WRITTEN TASK
Copy out, exactly and without additions, the lines from the one that contains "Write part 2" to the one that contains "axleX, axleStart, axleHeight);", both ends included.

____

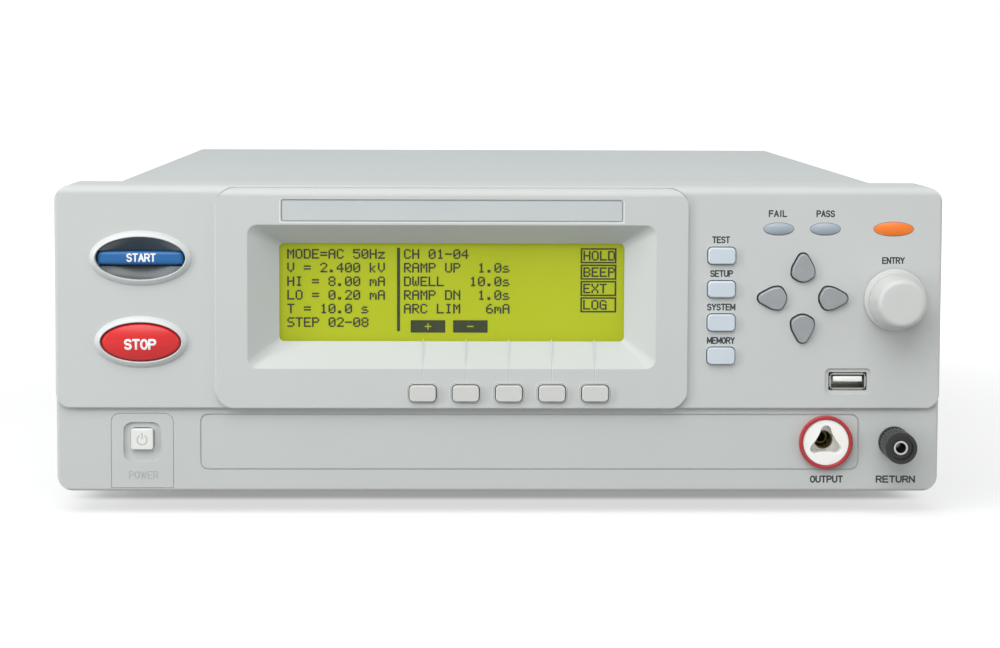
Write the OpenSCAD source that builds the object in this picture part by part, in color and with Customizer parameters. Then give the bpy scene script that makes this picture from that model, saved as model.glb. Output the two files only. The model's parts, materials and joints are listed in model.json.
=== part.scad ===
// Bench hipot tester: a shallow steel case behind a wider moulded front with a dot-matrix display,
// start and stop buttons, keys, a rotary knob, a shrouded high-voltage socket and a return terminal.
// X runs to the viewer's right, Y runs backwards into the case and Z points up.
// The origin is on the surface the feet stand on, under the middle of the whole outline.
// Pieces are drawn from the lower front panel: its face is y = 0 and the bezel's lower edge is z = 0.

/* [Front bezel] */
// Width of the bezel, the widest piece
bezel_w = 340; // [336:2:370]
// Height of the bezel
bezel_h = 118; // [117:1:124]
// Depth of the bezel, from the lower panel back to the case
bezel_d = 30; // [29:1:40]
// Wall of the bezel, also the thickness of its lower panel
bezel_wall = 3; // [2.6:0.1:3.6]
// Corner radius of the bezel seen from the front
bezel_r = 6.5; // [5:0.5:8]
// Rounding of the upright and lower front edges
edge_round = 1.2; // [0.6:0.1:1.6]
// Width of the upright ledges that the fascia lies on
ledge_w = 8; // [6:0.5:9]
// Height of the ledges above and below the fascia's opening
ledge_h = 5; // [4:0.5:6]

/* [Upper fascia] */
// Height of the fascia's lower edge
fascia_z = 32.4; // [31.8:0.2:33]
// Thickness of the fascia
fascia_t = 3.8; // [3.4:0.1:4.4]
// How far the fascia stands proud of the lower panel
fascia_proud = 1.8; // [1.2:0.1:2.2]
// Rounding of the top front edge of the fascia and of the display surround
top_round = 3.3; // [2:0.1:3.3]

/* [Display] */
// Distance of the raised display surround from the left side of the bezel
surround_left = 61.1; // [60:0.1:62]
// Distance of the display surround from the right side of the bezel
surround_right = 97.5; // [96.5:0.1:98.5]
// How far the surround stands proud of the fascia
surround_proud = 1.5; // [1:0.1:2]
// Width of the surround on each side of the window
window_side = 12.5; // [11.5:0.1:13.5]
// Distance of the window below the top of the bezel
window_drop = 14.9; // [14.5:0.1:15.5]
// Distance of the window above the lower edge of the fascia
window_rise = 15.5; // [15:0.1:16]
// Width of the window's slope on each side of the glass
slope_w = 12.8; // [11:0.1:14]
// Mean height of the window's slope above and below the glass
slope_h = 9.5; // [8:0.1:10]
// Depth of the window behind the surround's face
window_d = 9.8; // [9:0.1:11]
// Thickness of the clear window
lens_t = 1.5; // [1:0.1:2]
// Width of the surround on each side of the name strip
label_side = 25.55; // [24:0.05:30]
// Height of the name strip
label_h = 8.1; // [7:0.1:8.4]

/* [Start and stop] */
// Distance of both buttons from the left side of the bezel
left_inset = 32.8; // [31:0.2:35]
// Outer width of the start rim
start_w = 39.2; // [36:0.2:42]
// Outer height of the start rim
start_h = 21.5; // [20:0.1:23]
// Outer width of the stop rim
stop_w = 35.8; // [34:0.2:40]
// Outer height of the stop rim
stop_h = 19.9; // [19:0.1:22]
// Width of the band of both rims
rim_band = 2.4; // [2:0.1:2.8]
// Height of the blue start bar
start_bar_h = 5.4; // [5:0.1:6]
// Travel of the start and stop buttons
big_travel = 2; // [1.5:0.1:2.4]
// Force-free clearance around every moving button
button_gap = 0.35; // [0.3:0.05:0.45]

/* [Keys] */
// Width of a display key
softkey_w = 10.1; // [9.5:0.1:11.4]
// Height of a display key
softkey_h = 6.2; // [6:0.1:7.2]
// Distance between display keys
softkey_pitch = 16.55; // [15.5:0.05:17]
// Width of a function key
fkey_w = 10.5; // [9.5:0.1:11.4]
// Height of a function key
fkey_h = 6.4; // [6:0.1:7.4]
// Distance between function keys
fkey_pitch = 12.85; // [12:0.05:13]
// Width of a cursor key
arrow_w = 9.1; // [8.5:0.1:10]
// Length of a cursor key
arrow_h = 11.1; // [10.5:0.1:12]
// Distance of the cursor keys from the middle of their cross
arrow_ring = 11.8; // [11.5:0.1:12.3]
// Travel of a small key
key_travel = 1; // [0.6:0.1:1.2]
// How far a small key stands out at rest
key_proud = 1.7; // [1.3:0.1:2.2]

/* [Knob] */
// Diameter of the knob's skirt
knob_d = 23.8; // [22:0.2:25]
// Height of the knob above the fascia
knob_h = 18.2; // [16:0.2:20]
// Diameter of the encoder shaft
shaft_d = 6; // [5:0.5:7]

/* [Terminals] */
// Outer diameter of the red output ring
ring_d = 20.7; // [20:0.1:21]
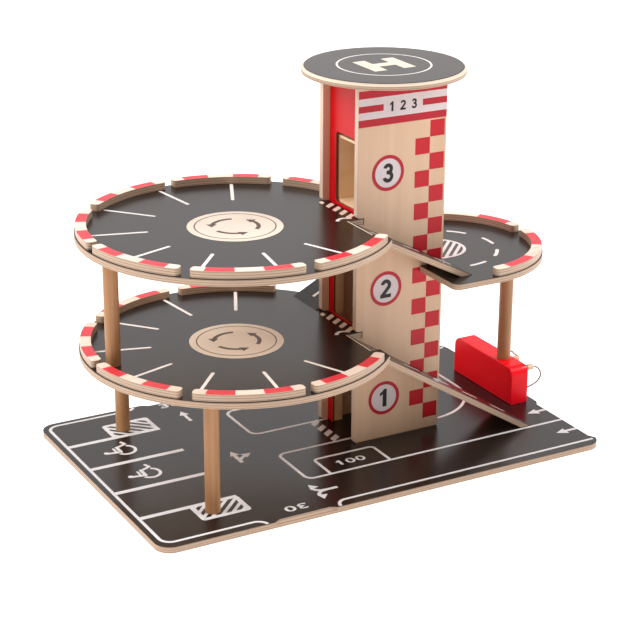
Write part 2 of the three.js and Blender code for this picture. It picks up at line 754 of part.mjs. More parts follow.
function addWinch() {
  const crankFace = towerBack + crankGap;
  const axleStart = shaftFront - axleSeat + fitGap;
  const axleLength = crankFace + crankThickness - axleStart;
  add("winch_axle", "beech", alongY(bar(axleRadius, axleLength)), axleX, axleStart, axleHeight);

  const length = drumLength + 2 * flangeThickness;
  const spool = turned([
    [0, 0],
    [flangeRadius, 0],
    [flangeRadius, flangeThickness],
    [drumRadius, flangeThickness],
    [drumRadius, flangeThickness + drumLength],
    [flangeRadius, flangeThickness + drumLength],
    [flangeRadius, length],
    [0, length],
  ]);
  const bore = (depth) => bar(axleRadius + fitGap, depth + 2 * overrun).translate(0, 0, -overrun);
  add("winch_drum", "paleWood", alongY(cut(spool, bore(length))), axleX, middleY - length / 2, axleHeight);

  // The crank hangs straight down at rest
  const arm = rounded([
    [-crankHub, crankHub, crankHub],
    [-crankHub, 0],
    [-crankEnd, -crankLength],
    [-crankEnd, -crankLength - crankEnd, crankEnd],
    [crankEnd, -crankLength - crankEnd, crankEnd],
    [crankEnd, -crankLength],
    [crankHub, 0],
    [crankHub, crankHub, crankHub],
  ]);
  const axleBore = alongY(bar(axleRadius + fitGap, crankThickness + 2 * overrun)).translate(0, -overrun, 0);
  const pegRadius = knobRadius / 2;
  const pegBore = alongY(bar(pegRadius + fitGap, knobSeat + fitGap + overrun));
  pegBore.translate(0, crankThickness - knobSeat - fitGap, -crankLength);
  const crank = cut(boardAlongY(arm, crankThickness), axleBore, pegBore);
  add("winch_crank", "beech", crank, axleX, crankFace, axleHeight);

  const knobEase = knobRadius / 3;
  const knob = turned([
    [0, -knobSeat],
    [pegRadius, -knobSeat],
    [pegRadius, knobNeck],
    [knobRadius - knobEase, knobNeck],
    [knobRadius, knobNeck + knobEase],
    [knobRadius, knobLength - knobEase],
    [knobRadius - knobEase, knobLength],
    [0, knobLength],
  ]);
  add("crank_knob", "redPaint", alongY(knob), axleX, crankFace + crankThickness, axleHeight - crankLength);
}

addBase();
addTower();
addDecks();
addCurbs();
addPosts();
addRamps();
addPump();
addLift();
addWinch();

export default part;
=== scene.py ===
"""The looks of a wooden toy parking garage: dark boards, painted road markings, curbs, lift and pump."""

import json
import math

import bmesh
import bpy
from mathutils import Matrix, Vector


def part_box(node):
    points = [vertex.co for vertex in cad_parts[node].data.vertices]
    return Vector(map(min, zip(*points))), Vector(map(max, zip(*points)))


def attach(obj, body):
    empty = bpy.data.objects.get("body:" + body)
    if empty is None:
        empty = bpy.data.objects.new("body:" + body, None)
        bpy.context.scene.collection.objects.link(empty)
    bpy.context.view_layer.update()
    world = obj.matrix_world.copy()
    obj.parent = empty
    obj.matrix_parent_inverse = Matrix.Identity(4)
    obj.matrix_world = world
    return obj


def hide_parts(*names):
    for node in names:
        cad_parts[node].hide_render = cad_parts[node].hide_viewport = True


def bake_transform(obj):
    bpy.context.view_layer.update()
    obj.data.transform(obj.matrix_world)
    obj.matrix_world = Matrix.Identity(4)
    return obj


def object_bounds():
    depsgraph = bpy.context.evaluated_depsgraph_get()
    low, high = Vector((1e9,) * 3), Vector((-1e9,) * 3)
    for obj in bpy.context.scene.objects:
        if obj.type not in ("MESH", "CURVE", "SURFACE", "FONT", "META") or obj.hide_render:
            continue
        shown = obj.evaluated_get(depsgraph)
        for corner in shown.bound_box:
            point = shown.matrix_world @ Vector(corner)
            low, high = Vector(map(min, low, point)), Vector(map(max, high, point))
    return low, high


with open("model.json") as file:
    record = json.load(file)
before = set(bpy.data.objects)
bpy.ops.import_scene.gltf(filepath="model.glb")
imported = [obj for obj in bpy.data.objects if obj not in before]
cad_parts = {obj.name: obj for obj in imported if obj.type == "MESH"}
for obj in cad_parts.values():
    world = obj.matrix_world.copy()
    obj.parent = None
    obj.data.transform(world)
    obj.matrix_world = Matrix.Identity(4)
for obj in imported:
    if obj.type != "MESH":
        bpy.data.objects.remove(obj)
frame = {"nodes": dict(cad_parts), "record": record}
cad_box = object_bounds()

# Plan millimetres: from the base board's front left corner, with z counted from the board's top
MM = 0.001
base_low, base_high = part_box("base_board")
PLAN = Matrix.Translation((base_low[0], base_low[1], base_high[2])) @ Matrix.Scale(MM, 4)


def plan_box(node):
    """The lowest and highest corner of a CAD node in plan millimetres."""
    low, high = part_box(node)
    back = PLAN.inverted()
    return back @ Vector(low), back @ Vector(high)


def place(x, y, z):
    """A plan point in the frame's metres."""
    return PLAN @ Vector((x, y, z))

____

RESPONSE TO THIS EXERCISE
Write part 2 of the three.js and Blender code for this picture. It picks up at line 754 of part.mjs. More parts follow.
function addWinch() {
  const crankFace = towerBack + crankGap;
  const axleStart = shaftFront - axleSeat + fitGap;
  const axleLength = crankFace + crankThickness - axleStart;
  add("winch_axle", "beech", alongY(bar(axleRadius, axleLength)), axleX, axleStart, axleHeight);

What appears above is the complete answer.